## AIM OF THE EXERCISE:
Using the data below, output the first line and every line after it up to and including the line containing "const SEAM_GAP = 0.4;", exactly as written and with nothing added.

+ + + +

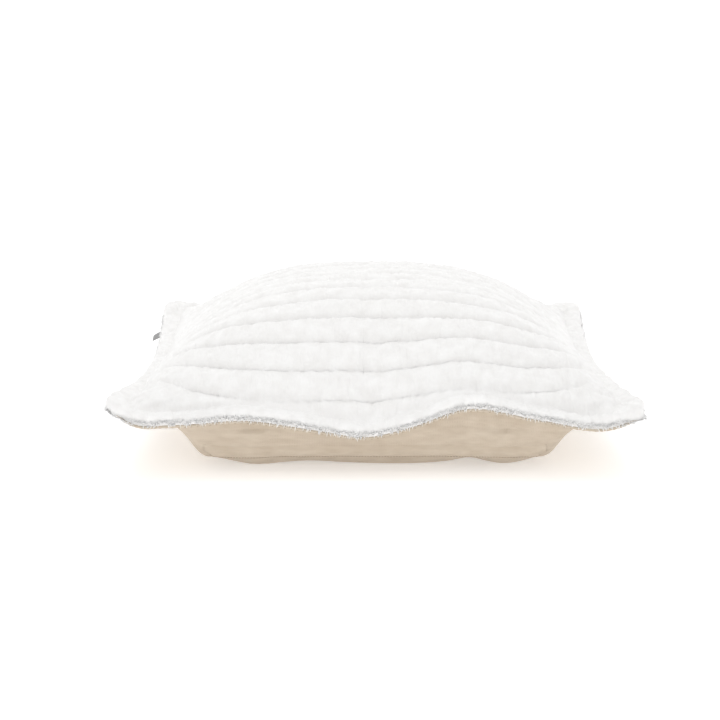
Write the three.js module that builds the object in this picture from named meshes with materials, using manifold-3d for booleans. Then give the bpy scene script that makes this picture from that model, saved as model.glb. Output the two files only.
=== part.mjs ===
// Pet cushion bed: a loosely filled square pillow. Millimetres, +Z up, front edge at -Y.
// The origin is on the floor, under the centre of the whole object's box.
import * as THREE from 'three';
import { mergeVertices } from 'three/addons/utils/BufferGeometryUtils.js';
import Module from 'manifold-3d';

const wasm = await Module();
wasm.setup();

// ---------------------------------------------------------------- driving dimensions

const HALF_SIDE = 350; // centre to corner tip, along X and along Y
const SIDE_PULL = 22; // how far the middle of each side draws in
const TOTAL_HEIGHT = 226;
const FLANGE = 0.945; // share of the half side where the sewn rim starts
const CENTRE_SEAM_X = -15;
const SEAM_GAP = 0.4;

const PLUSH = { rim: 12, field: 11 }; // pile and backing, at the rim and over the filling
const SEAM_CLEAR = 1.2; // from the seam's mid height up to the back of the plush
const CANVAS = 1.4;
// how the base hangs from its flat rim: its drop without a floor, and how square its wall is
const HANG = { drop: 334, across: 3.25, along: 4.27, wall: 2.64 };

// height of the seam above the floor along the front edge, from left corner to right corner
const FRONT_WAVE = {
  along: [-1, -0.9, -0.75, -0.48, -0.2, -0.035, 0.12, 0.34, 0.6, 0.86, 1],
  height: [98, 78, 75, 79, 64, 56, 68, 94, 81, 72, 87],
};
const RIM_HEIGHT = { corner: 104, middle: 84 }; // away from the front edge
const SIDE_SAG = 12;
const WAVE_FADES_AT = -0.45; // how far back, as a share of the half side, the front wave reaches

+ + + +

## FINAL ANSWER:
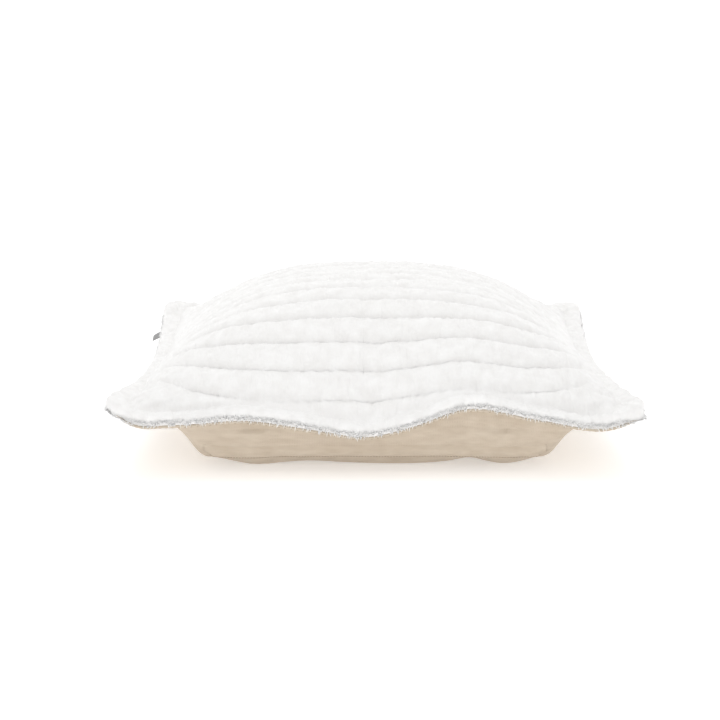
Write the three.js module that builds the object in this picture from named meshes with materials, using manifold-3d for booleans. Then give the bpy scene script that makes this picture from that model, saved as model.glb. Output the two files only.
=== part.mjs ===
// Pet cushion bed: a loosely filled square pillow. Millimetres, +Z up, front edge at -Y.
// The origin is on the floor, under the centre of the whole object's box.
import * as THREE from 'three';
import { mergeVertices } from 'three/addons/utils/BufferGeometryUtils.js';
import Module from 'manifold-3d';

const wasm = await Module();
wasm.setup();

// ---------------------------------------------------------------- driving dimensions

const HALF_SIDE = 350; // centre to corner tip, along X and along Y
const SIDE_PULL = 22; // how far the middle of each side draws in
const TOTAL_HEIGHT = 226;
const FLANGE = 0.945; // share of the half side where the sewn rim starts
const CENTRE_SEAM_X = -15;
const SEAM_GAP = 0.4;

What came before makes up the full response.